Christa: A quirky little pet project like the Butch Fatale series seemed like the perfect way for me to test drive the concept of e-publishing. It’s been quite a learning curve, and I’ve still got a long way to go, but I’m having fun with it. Not a kindle millionaire yet, but should be any day now, right?

We really are living in interesting times. What it means to be a professional writer has changed more in the past few years than in the whole rest of my life. It’s exciting and intimidating and challenging and I don’t have any idea where this bus is ultimately going. But I’m going to find out and I hope all my readers will come along for the ride.

Stephen: I've never met an author so fully actualized in life and career. Are you happy? Are you doing what you want in life? What else do you want to do?

Christa: I’d like to be less broke. To be able to spend less time hustling to make rent and focus more on just telling the stories that really matter to me. Healthcare would be nice too. And more shoes.

Stephen: What is a typical day like in the life of Christa Faust? A typical week?

Christa: Write, write, write, walk the dog, write, write, write, foot worship, write, write, sleep. Repeat.

I’m basically a hermit. I spend the majority of my time alone at my desk. Not very sexy or bad-ass, but unfortunately true.

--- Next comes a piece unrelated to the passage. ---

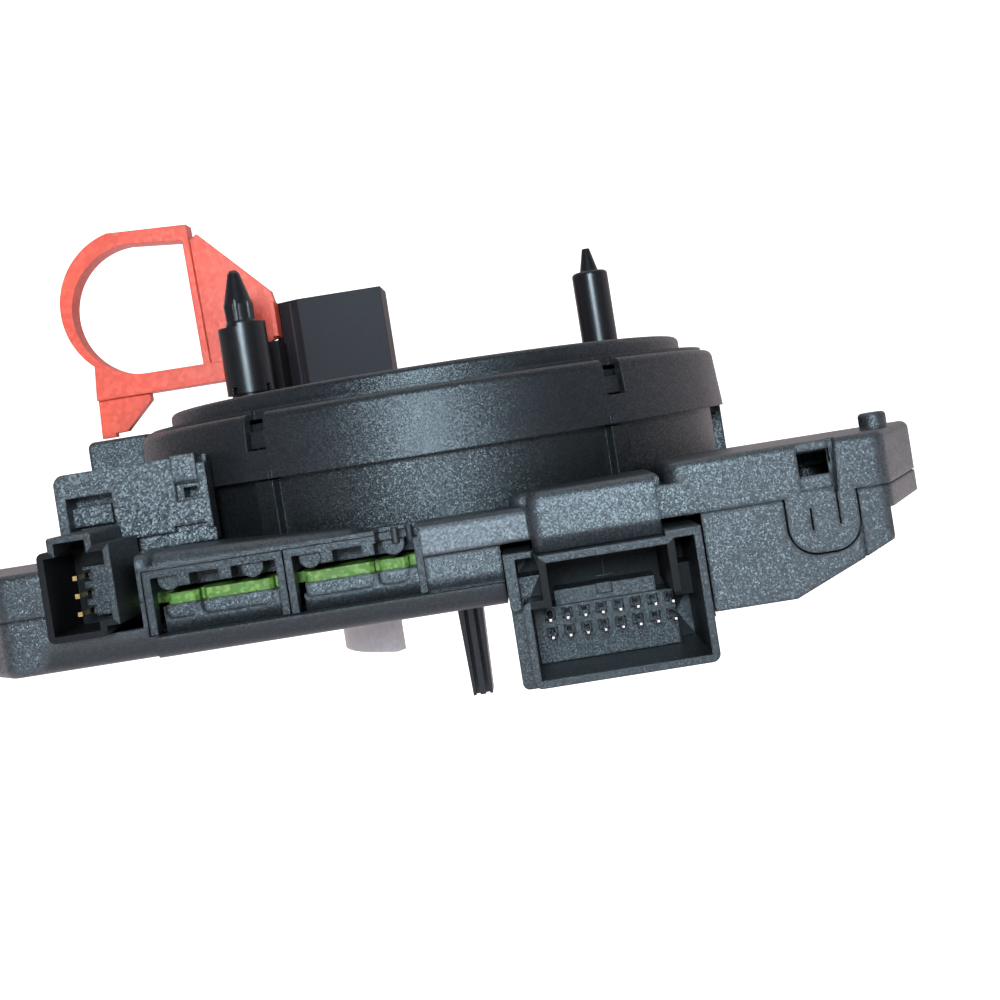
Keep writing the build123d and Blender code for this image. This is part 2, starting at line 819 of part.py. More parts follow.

Stephen: What are you working on currently?

Christa: I just kickstarted a second Butch Fatale novel called The Big Sister, which was a whole other new and curious experience in this brave new world of internet-era fiction. In addition to the e-book version, I’m also creating a special Ace Double style paper edition that will contain Double D Double Cross and The Big Sister. I’m hoping to have that one available by December to the people who chipped in to get it off the ground and shortly thereafter to everyone else. You can read more about it here: http://www.kickstarter.com/projects/310000831/butch-fatale-dyke-dick-book-2-the-big-sister 

Thanks, Christa, for giving us a peek into your life and your process as an author! And thanks for sticking around to answer questions from our Murderati authors and readers. We appreciate it!